» **Directions**
Only the lines from the start of the data through the one containing "return t * t * (3 - 2 * t)" belong in your answer; return them exactly.

» **Source excerpt**
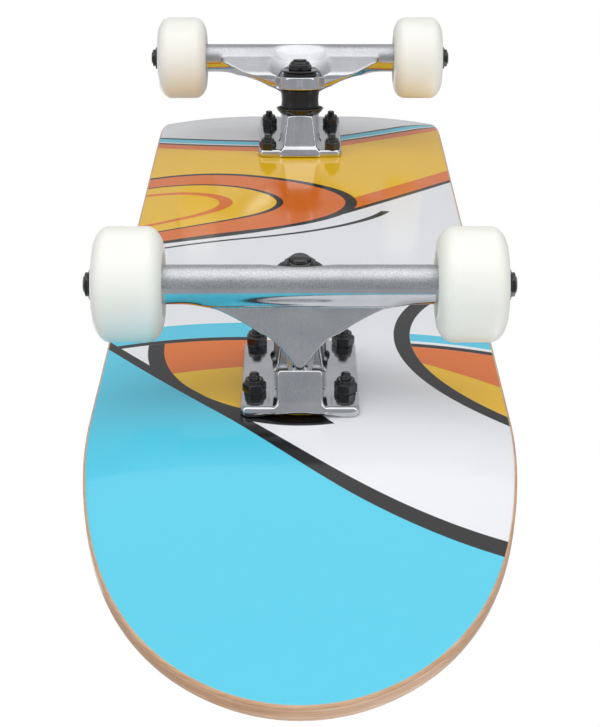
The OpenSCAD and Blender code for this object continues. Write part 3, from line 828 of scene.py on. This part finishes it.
def nut(bore, flats, hex_top, collar, top, dome=0.6):
    """A chamfered hexagonal nut with a round locking collar, whose shoulder is rounded by dome."""
    corner, half = flats / math.sqrt(3), flats / 2
    middle = (corner + half) / 2
    profile = [(bore, 0.0), (half * 0.98, 0.0), (middle, 0.22, "hex"), (corner, 0.55, "hex"),
               (corner, hex_top - 0.55, "hex"), (middle, hex_top - 0.2, "hex"), (half * 0.96, hex_top)]
    profile += [(collar + 0.15, hex_top), (collar, hex_top + 0.12)]
    profile += arc(collar - dome, top - min(dome, top - hex_top - 0.2), dome, 0, 85, 6,
                   min(dome, top - hex_top - 0.2))
    profile += [(bore + 0.3, top), (bore, top - 0.3)]
    return turned(profile, 72, flats)


def socket_bolt():
    """A countersunk bolt with a hexagonal socket, from its head to its threaded tip."""
    head = [(3.2, -TOP + 2.0, "socket"), (3.2, -TOP + 0.15, "socket"), (3.5, -TOP + 0.03, "socket"),
            (4.25, -TOP + 0.03), (4.5, -TOP + 0.12), (4.58, -TOP + 0.3), (2.4, -9.2), (2.35, 2.6)]
    return joined([turned(head, 48, closed=False), threaded(2.38, 0.8, 0.42, 2.4, 13.5, 24)])


def four_bolts(part):
    """One part at each of the truck's four bolts, each turned a little differently."""
    spots = ((-BOLT_X, -BOLT_Y, 0.2), (-BOLT_X, BOLT_Y, 0.7), (BOLT_X, -BOLT_Y, 0.45), (BOLT_X, BOLT_Y, 0.05))
    return joined([moved(part, Matrix.Translation((x, y, 0)) @ Matrix.Rotation(turn, 4, "Z"))
                   for x, y, turn in spots])


def smoothstep(low, high, value):
    t = np.clip((value - low) / (high - low), 0, 1)
    return t * t * (3 - 2 * t)


def hanger_finish(obj, points):
    """Roughness, cast grain and brushing of the hanger's zones."""
    x, y, z = points.T
    t, from_kingpin = kingpin_coordinates(x, y, z)
    h, out = yoke_coordinates(x, z)
    on_barrel = smoothstep(1.2, 0.3, np.abs(np.hypot(x + AXLE_OUT, z - AXLE_DROP) - BARREL_R))
    turn = np.degrees(np.arctan2(-(x + AXLE_OUT), z - AXLE_DROP))
    upper = smoothstep(86, 78, turn) * smoothstep(-100, -80, turn)
    inset = (yoke_half(h) - np.abs(y)) / np.sqrt(1 + (0.70 + 0.0027 * np.clip(h, 0, 28) ** 2) ** 2)
    face = smoothstep(0.9, 0.3, np.abs(out)) * smoothstep(0.8, 1.6, inset)
    face *= smoothstep(YOKE_TOP, YOKE_TOP - 1, h)
    matte = smoothstep(2.0, 4.0, -out) * (1 - on_barrel) * smoothstep(5.0, 6.0, np.abs(t))
    grain = np.maximum(on_barrel * upper, 0.45 * matte)
    rough = 0.13 + 0.22 * on_barrel * upper + 0.22 * face + 0.22 * matte
    set_attribute(obj, "rough", rough)
    set_attribute(obj, "grain", grain)
    set_attribute(obj, "brush", face)


def baseplate_finish(obj, points):
    """Mirror-polished plate, and brushed block faces."""
    x, y, z = points.T
    step = 0.5
    here = baseplate_field(x - step, y, z), baseplate_field(x, y - step, z), baseplate_field(x, y, z - step)
    there = baseplate_field(x + step, y, z), baseplate_field(x, y + step, z), baseplate_field(x, y, z + step)
    gradient = np.linalg.norm([b - a for a, b in zip(here, there)], axis=0) / (2 * step)
    flat = smoothstep(0.9, 0.985, gradient)
    block = smoothstep(PLATE_THICK + 1.5, PLATE_THICK + 3.0, z) * flat
    set_attribute(obj, "rough", 0.09 + 0.22 * block)
    set_attribute(obj, "grain", 0.12 + 0.1 * block)
    set_attribute(obj, "brush", block)


hanger_net = net(hanger_field, (-43.2, -65.1, 2.1), (26.0, 65.0, 63.0), 0.6)
baseplate_net = net(baseplate_field, (-47.2, -28.53, -1.3), (37.0, 28.5, 34.0), 0.6)


def bushing(low, high, rim, middle):
    """A moulded bushing with rounded rims, its side swelling or waisting from rim to middle radius."""
    bore, corner = 5.0, min(1.1, (high - low) / 4)
    near = middle + (rim - middle) * 0.3
    side = [(rim, low + corner), (near, low + (high - low) * 0.3), (middle, (low + high) / 2),
            (near, low + (high - low) * 0.7), (rim, high - corner)]
    profile = [(bore, low), (rim - corner, low), (rim - 0.35, low + 0.3)] + side
    profile += [(rim - 0.35, high - 0.3), (rim - corner, high), (bore, high)]
    profile += [(bore, high - (high - low) * k / 5) for k in range(1, 5)]
    return turned(profile, 96)


def truck(end):
    here, body = truck_matrix(end), f"{end}_truck"
    hanger = make_object(f"{end}_hanger_casting", *hanger_net, here, ALUMINIUM)
    hanger_finish(hanger, hanger_net[0])
    place(hanger, body, "cast_aluminium", f"{end}_hanger")
    plate = make_object(f"{end}_baseplate_casting", *baseplate_net, here, ALUMINIUM)
    baseplate_finish(plate, baseplate_net[0])
    place(plate, "deck", "cast_aluminium", f"{end}_baseplate")

    place(make_object(f"{end}_bolt_set", *four_bolts(socket_bolt()), here, BLACK_STEEL),
          "deck", "black_steel", f"{end}_deck_bolts")
    lock_nut = moved(nut(2.42, 9.5, 4.4, 4.2, 6.2), Matrix.Translation((0, 0, PLATE_THICK)))
    place(make_object(f"{end}_lock_nut_set", *four_bolts(lock_nut), here, BLACK_STEEL),
          "deck", "black_steel", f"{end}_lock_nuts")

    head = turned([(6.2, -40.8), (7.7, -40.8), (8.0, -40.5), (8.0, -36.6), (7.7, -36.3), (4.74, -36.3),
                   (4.74, 7.0)], 64, closed=False)
    pin = joined([head, threaded(4.74, 1.06, 0.6, 6.8, KINGPIN_TIP)])
    on_pin = kingpin_matrix(end, 0)
    place(make_object(f"{end}_kingpin_bolt", *pin, on_pin, BLACK_STEEL), "deck", "black_steel",
          f"{end}_kingpin")
    cup = turned([(4.9, 0.0), (11.6, 0.0), (12.4, 0.15), (13.2, 0.9), (14.9, 3.0), (15.15, 3.5),
                  (15.1, 3.85), (14.7, 4.0), (14.2, 3.85), (13.9, 3.3), (12.9, 1.9), (12.6, 1.5),
                  (4.9, CUP_BASE)], 96)
    top = turned([(4.9, 0.0), (11.2, 0.0), (11.55, 0.1), (11.7, 0.35), (11.7, 0.85), (11.5, 1.12),
                  (11.2, 1.2), (4.9, 1.2)], 96)
    hex_nut = nut(4.78, 14.3, 3.9, 6.5, 5.6, dome=1.6)
    for name, node, part, t in (("cup_washer", "lower_washer", cup, -SEAT),
                                ("top_washer", "upper_washer", top, UPPER_WASHER_AT),
                                ("kingpin_hex_nut", "kingpin_nut", hex_nut, NUT_AT)):
        place(make_object(f"{end}_{name}", *moved(part, Matrix.Translation((0, 0, t))), on_pin, BLACK_STEEL),
              "deck", "black_steel", f"{end}_{node}")

    # the bushings, with their place baked into their vertices and attached to no body
    for name, node, low, high, rim, middle in (
            ("deck_side_bushing", "lower_bushing", -SEAT + CUP_BASE, -RING_HALF, 12.45, 11.85),
            ("road_side_bushing", "upper_bushing", UPPER_WASHER_AT, UPPER_SEAT, 10.35, 10.5)):
        part = bushing(min(low, high), max(low, high), rim, middle)
        obj = make_object(f"{end}_{name}", *part, on_pin, BUSHING)
        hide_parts(f"{end}_{node}")
        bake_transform(obj)

    rod = turned([(3.9, -88.0), (AXLE_R, -87.9), (AXLE_R, 87.9), (3.9, 88.0)], 48, closed=False)
    ends = [moved(threaded(AXLE_R, 1.06, 0.55, 87.0, AXLE_HALF, 32), Matrix.Rotation(turn, 4, "X"))
            for turn in (0.0, math.pi)]
    along_axle = Matrix.Translation(AXLE[end]) @ Matrix.Rotation(-math.pi / 2, 4, "X")
    place(make_object(f"{end}_axle_rod", *joined([rod] + ends), along_axle, AXLE_STEEL),
          body, "axle_steel", f"{end}_axle")


def wheel(end, side):
    name, body = f"{end}_{side}", f"{end}_{side}_wheel"
    half, tread, lip = 15.75, 8.0, 15.5
    shoulder = [(lip + (WHEEL_R - lip) * math.sin(a), tread + (half - tread) * math.cos(a))
                for a in np.linspace(0.0, math.pi / 2, 14)]
    upper = ([(WHEEL_R, z) for z in (0.0, 4.0)] + shoulder[::-1]
             + [(15.1, 15.68), (14.7, 15.4), (14.0, 14.3), (13.5, 13.1), (13.1, 12.6), (12.5, 12.4),
                (11.0, 12.4), (11.0, 5.3), (10.8, 5.1), (8.5, 5.1)])
    lower = [(r, -z) for r, z in upper[:0:-1]]
    place(make_object(f"{name}_tyre", *turned(lower + upper, 128), hub_matrix(end, side, HUB_MIDDLE), WHEEL),
          body, "wheel_urethane", body)
    rings = []
    for low, sign in ((1.35, 1), (24.85, -1)):
        lip_z = [(6.42, 0.1), (6.42, 0.0), (6.9, 0.0), (7.0, 0.08), (8.5, 0.08), (8.6, 0.0), (9.08, 0.0),
                 (9.08, 0.4), (6.42, 0.4)]
        profile = [(r, low + sign * z) for r, z in lip_z[1:]]
        rings.append(turned(profile if sign > 0 else profile[::-1], 72))
    place(make_object(f"{name}_seal_rings", *joined(rings), hub_matrix(end, side), SHIELD),
          body, "shield_rubber", f"{name}_shields")
    place(make_object(f"{name}_axle_lock_nut", *moved(nut(4.0, 12.7, 4.7, 5.5, 6.4),
                      Matrix.Translation((0, 0, 26.2))), hub_matrix(end, side), BLACK_STEEL),
          f"{end}_truck", "black_steel", f"{name}_axle_nut")
    for node in ("outer_races", "inner_races", "balls", "spacer", "speed_washers"):
        paint(f"{name}_{node}", BEARING_STEEL)


def paint(node, material):
    """Gives a CAD node that stays visible its material."""
    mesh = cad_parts[node].data
    mesh.materials.clear()
    mesh.materials.append(material)


for end in ENDS:
    truck(end)
    paint(f"{end}_pivot_cup", BUSHING)
    for side in SIDES:
        wheel(end, side)


# ---- Stage, light and camera --------------------------------------------------------------------------

def plain_material(name, colour, roughness):
    m = Shader(name)
    tint = m.mix(m.noise(3.0, 2.0), colour, tuple(c * 0.985 for c in colour[:3]) + (1.0,))
    m.set(base_color=tint, roughness=roughness, specular_ior_level=0.2)
    back = m.node("NewGeometry").outputs["Backfacing"]
    clear = m.node("BsdfTransparent")
    both = m.node("MixShader")
    m.feed(both.inputs[0], back)
    m.feed(both.inputs[1], m.shader.outputs[0])
    m.feed(both.inputs[2], clear.outputs[0])
    m.feed(m.tree.nodes["Material Output"].inputs["Surface"], both.outputs[0])
    return m.material


# The board is seen from below, so the floor is clear from its underside, and only the camera sees it.
FAR = 40000
floor = make_object("floor", [(-FAR, -FAR, 0), (FAR, -FAR, 0), (FAR, FAR, 0), (-FAR, FAR, 0)],
                    [(0, 1, 2, 3)], None, plain_material("pale_floor", srgb(236, 236, 236), 0.6), False)
for ray in ("diffuse", "glossy", "transmission", "shadow", "volume_scatter"):
    setattr(floor, f"visible_{ray}", False)


def light(name, place_, target, width, height, power):
    data = bpy.data.lights.new(name, "AREA")
    data.shape, data.size, data.size_y, data.energy = "RECTANGLE", width, height, power
    obj = bpy.data.objects.new(name, data)
    obj.location = place_
    obj.rotation_euler = (Vector(target) - Vector(place_)).to_track_quat("-Z", "Y").to_euler()
    obj.visible_camera = False
    bpy.context.scene.collection.objects.link(obj)
    return obj


CENTRE = Vector((AXLE["front"].x * MM, 0, 0.05))
light("below_softbox", (0.2, 0.0, -1.3), CENTRE, 2.6, 1.6, 12)
light("front_softbox", (1.9, 0.0, -0.5), CENTRE, 1.5, 1.0, 12).visible_glossy = False
light("left_strip", (0.5, 1.5, -0.7), CENTRE, 0.4, 1.6, 3)
light("right_strip", (0.5, -1.5, -0.7), CENTRE, 0.4, 1.6, 3)
light("above_softbox", (0.3, -0.6, 1.8), CENTRE, 1.6, 1.6, 12)
light("back_softbox", (-1.8, 0.8, 1.0), CENTRE, 1.2, 1.0, 6)

world = bpy.data.worlds.new("studio")
bpy.context.scene.world = world
world.use_nodes = True
tree = world.node_tree
background = tree.nodes["Background"]
background.inputs["Color"].default_value = (1, 1, 1, 1)
background.inputs["Strength"].default_value = 1.0
room = tree.nodes.new("ShaderNodeBackground")
split = tree.nodes.new("ShaderNodeSeparateXYZ")
tree.links.new(tree.nodes.new("ShaderNodeTexCoord").outputs["Generated"], split.inputs[0])
ramp = tree.nodes.new("ShaderNodeValToRGB")
ramp.color_ramp.interpolation = "EASE"
ramp.color_ramp.elements[0].color = (0.50, 0.50, 0.51, 1)
ramp.color_ramp.elements[1].color = (0.39, 0.40, 0.42, 1)
# darker towards the camera and to both sides
ahead = tree.nodes.new("ShaderNodeMath")
ahead.operation = "MAXIMUM"
tree.links.new(split.outputs[0], ahead.inputs[0])
ahead.inputs[1].default_value = 0.0
side_step = tree.nodes.new("ShaderNodeMath")
side_step.operation = "ABSOLUTE"
tree.links.new(split.outputs[1], side_step.inputs[0])
darker = tree.nodes.new("ShaderNodeMath")
darker.operation = "ADD"
tree.links.new(ahead.outputs[0], darker.inputs[0])
tree.links.new(side_step.outputs[0], darker.inputs[1])
tree.links.new(darker.outputs[0], ramp.inputs[0])
tree.links.new(ramp.outputs[0], room.inputs["Color"])
room.inputs["Strength"].default_value = 1.0
choice = tree.nodes.new("ShaderNodeMixShader")
tree.links.new(tree.nodes.new("ShaderNodeLightPath").outputs["Is Camera Ray"], choice.inputs[0])
tree.links.new(room.outputs[0], choice.inputs[1])
tree.links.new(background.outputs[0], choice.inputs[2])
tree.links.new(choice.outputs[0], tree.nodes["World Output"].inputs["Surface"])

CAMERA_OUT, CAMERA_BELOW, CAMERA_TILT = 761.36, 344.93, math.radians(23.988)
camera_data = bpy.data.cameras.new("camera")
camera_data.sensor_width = 36.0
camera_data.lens = 88.49
camera_data.clip_start = 0.01
camera = bpy.data.objects.new("camera", camera_data)
bpy.context.scene.collection.objects.link(camera)
spot = Vector((TRUCK_X["front"] + CAMERA_OUT, 0, UNDER_Z - CAMERA_BELOW)) * MM
s, c = math.sin(CAMERA_TILT), math.cos(CAMERA_TILT)
camera.matrix_world = Matrix(((0, -s, c, spot.x), (-1, 0, 0, spot.y), (0, -c, -s, spot.z), (0, 0, 0, 1)))
bpy.context.scene.camera = camera
bpy.context.scene.view_settings.view_transform = "Standard"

» **Problem solution**
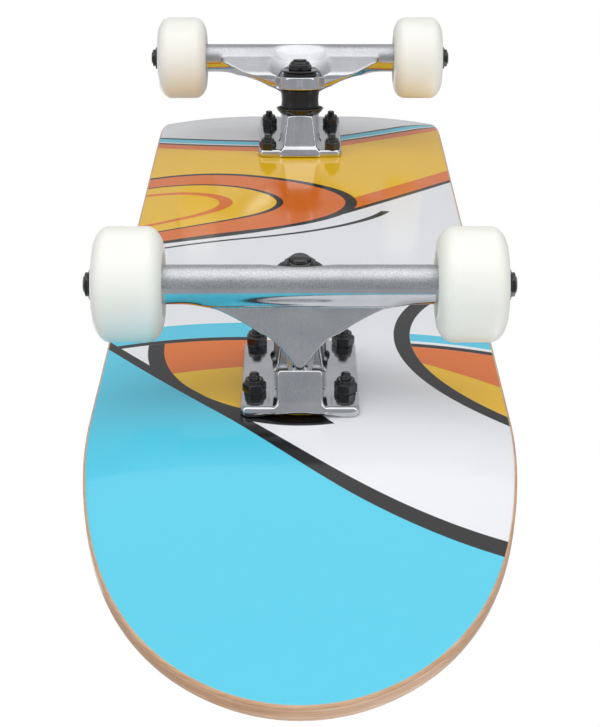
The OpenSCAD and Blender code for this object continues. Write part 3, from line 828 of scene.py on. This part finishes it.
def nut(bore, flats, hex_top, collar, top, dome=0.6):
    """A chamfered hexagonal nut with a round locking collar, whose shoulder is rounded by dome."""
    corner, half = flats / math.sqrt(3), flats / 2
    middle = (corner + half) / 2
    profile = [(bore, 0.0), (half * 0.98, 0.0), (middle, 0.22, "hex"), (corner, 0.55, "hex"),
               (corner, hex_top - 0.55, "hex"), (middle, hex_top - 0.2, "hex"), (half * 0.96, hex_top)]
    profile += [(collar + 0.15, hex_top), (collar, hex_top + 0.12)]
    profile += arc(collar - dome, top - min(dome, top - hex_top - 0.2), dome, 0, 85, 6,
                   min(dome, top - hex_top - 0.2))
    profile += [(bore + 0.3, top), (bore, top - 0.3)]
    return turned(profile, 72, flats)


def socket_bolt():
    """A countersunk bolt with a hexagonal socket, from its head to its threaded tip."""
    head = [(3.2, -TOP + 2.0, "socket"), (3.2, -TOP + 0.15, "socket"), (3.5, -TOP + 0.03, "socket"),
            (4.25, -TOP + 0.03), (4.5, -TOP + 0.12), (4.58, -TOP + 0.3), (2.4, -9.2), (2.35, 2.6)]
    return joined([turned(head, 48, closed=False), threaded(2.38, 0.8, 0.42, 2.4, 13.5, 24)])


def four_bolts(part):
    """One part at each of the truck's four bolts, each turned a little differently."""
    spots = ((-BOLT_X, -BOLT_Y, 0.2), (-BOLT_X, BOLT_Y, 0.7), (BOLT_X, -BOLT_Y, 0.45), (BOLT_X, BOLT_Y, 0.05))
    return joined([moved(part, Matrix.Translation((x, y, 0)) @ Matrix.Rotation(turn, 4, "Z"))
                   for x, y, turn in spots])


def smoothstep(low, high, value):
    t = np.clip((value - low) / (high - low), 0, 1)
    return t * t * (3 - 2 * t)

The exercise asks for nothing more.